To the best of our knowledge our analysis is the first population-based study that shows an association between circulating concentrations of androgens and renal function in men. The most consistent correlations were revealed between DHEA-S and renal function in lean subjects and between total testosterone and glomerular filtration estimate in non-lean subjects. Most importantly, the independent associations between sex steroids and renal function were demonstrated in a young, apparently healthy male population largely unaffected by hypertension, without any history of overt cardiovascular disease.
Our data provide a clinical context to the reported experimental investigations suggestive of the role of androgens in renal injury. Indeed, key enzymatic regulators of androgen biosynthesis and signaling are expressed in the renal tissue.26,27
Furthermore, data from rodent models directly demonstrate the negative impact of testosterone on renal structure and function in male rats26
and significant improvement in renal parameters after testosterone depletion (castration).28
Mechanistically, the adverse effects of androgens on renal outcomes is most likely mediated via activation of the renin–angiotensin–aldosterone system, oxidative stress, proapoptotic and proinflammatory processes,26,27
all of which are well-known drivers of cardiovascular and metabolic disorders. The inverse association between testosterone and renal function apparent only in nonlean men in our study suggests a permissive contribution of increased body weight to the androgen–renal relationship. Overweight and obesity are indeed increasingly recognized as risk factors for kidney diseases.29
In addition, increased body weight correlates with oxidative stress30
and low-grade inflammation30
—the two most likely intermediate phenotypes on the androgens–renal axis.26
Whether interactions between overweight and testosterone influence renal function via promotion of prooxidative and proinflammatory phenotype in men remains to be elucidated.
Our study also shows an association between renal function and DHEA-S—the most abundant circulating androgen31
that has been linked to atherosclerosis,32
and endothelial dysfunction.34
Given that renal function declines with aging and that endothelial injury is a well-recognized factor underlying kidney damage,35
association between DHEA-S and creatinine clearance is biologically plausible. Nonetheless, the direction of the association between DHEA-S and cardiovascular and renal phenotypes remains controversial. The majority,36
but not all,37
data suggest a protective effect of endogenous DHEA-S on the well-documented risk factors of renal injury (such as BP and lipids) and a possible negative impact of low DHEA-S on cardiovascular mortality.36
Low circulating concentrations of DHEA-S were also implicated as a risk factor for progression of glomerular injury in diabetic men.38
However, evaluation of relationships between DHEA-S and renal function was not examined directly in most of these studies. In addition, most of the reported associations36
come from cohorts of middle-aged or elderly subjects and as such may be confounded by coexisting disorders or in fact aging—recognized inverse correlates of DHEA-S plasma levels. Given that circulating concentrations of DHEA-S peak at 20–24 years in men and only thereafter decline with age39
our analysis based on young, apparently healthy subjects is unlikely to be confounded by strong inverse relationships between DHEA-S and aging or cardiovascular diseases.
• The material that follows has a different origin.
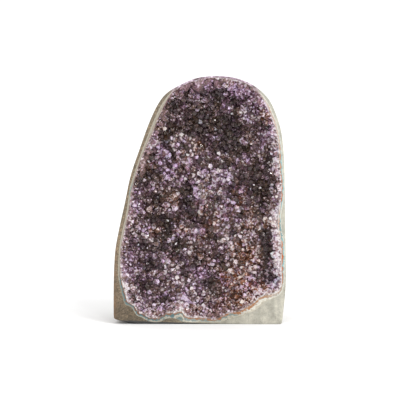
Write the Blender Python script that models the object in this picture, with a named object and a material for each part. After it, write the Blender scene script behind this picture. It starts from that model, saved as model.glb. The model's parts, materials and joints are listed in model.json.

Our study has a number of limitations. First, the analysis is based on calculated glomerular filtration rather than a direct measurement of renal hemodynamics and as such represents only a surrogate of genuine filtration rates. Second, lack of available sex hormone–binding globulin and albumin levels does not permit us to calculate free and bioavailable fractions of testosterone. Therefore, we cannot exclude that using free rather than total hormonal fraction of testosterone would provide even better estimate of its association with renal function. Third, due to unavailability of urine samples in the YMCA study we could not evaluate associations between androgens and urinary excretion of albumin (a well-recognized marker of renal injury) or verify the extent to which renal clearance of sex steroids contributes to the detected associations. We should also stress that although our data do not support the role of dihydrotestosterone as a mediator of negative effects of androgens on renal function in men, they should be interpreted with caution given that circulating concentrations of dihydrotestosterone may not reflect accurately its bioavailability within peripheral tissue, including the kidney.40
Future studies should focus on paracrine functions of dihydrotestosterone in the kidney bringing us closer to the full dissection of associations between androgens and renal function. It should be also acknowledged that our analysis was not corrected for multiple testing. However, consistency of associations between renal function and both androgens (in different strata of BMI distribution) in the crude, adjusted and factor analysis suggests a low probability of type 1 error. Finally, lack of prospective observation does not permit to assign a causal context to the demonstrated findings and provide an immediate mechanistic explanation for the observed associations. Further investigations are warranted to elucidate fully the physiological background of relationships between androgens and renal function in men.
Within the interpretational limitations discussed above our data may suggest that androgens are inversely associated with male renal function early in life. Future prospective studies are needed to confirm whether these associations may help to explain the well-documented epidemiological trends in higher incidence and progression of nondiabetic kidney diseases among men than women.